L'autre Dimanche (celui d'après l'autre fille-), nous étions dans la queue pour l'expo Willy Ronis, L. et moi. Devant, un couple-mais pas d'amoureux, discutait de plans immobiliers. Intarissables qu'ils étaient, sur les immeubles familiaux ou mêmes communautaires. "Oui, nous aussi nous y avions pensé, à acheter un immeuble. Mais nous attachons beaucoup d'importance à la sphère privée de chacun, seule Maman aime à se faire envahir" Ils m'intriguaient un peu et je crois que Laura aussi. ("Quels gros parisiens" me souffla-t-elle). Ils commentaient sans cesse de "topissime". Je trouve ce terme n*l.

C'est très étrange mais la femme me faisait beaucoup penser à moi. A moi dans pas mal d'années. A moi en quadragénaire. A moi telle que je serai ou voudrais maintenant être plus tard? Oui j'ai grave tendance à me projeter. Alors pourquoi pas en : quadragénaire. Avec des enfants. Un chat. Une maison de campagne avec un potager. Comme elle.

Et tellement physiquement- les cheveux gris en moins, j'en aurais bien un jour aussi. La même stature haute, le même style (boots à talons, trench, jeans droits- classicisme preste) et le même teint frais, la même coiffure, les mains qui touchent les cheveux, tout le temps, trop courts pour être longs, trop longs pour être courts. Mais elle devait avoir les cheveux longs à mon âge.
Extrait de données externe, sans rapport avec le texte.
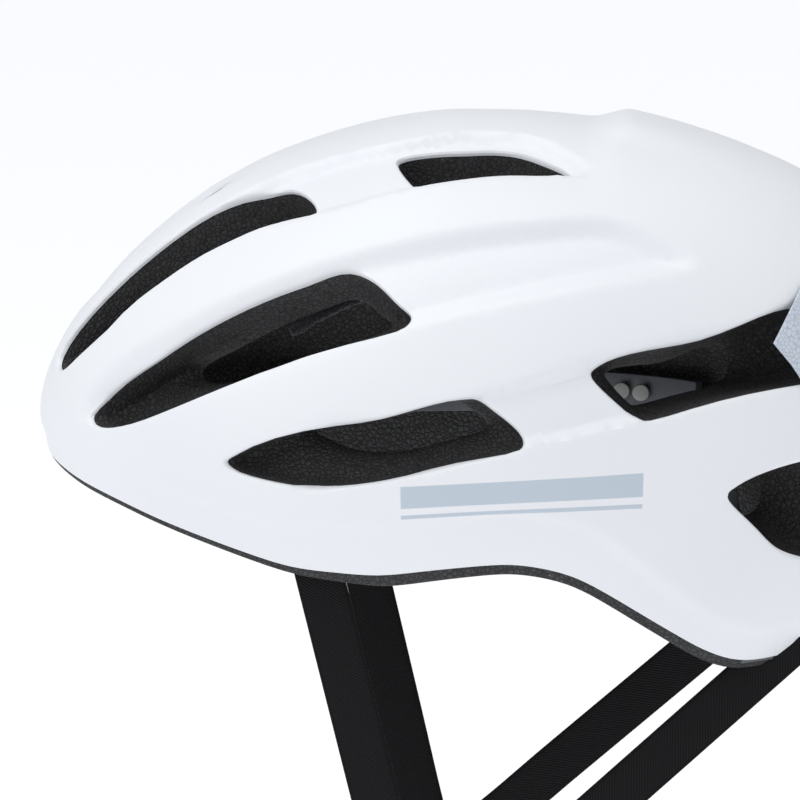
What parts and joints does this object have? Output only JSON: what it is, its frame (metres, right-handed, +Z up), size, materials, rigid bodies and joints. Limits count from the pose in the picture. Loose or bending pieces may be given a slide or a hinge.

C'est un peu comme le personnage de Maud (dans Ma Nuit chez)- mais pas tout à fait, parce que là : elle est moi. La vraie, pas moi projetée, cette fois. Cet air de séduction- qu'elle sait irrésistible, son style- oh cette chapka, et puis la chemise de marin pour dormir, sa façon de se frotter, avec les pieds, à Trintigant, et toute cette tristesse mâtinée d'étincelles dans les yeux. Oui, Maud. Pas du tout Cléo de 5 à 7 comme tu dis, toi.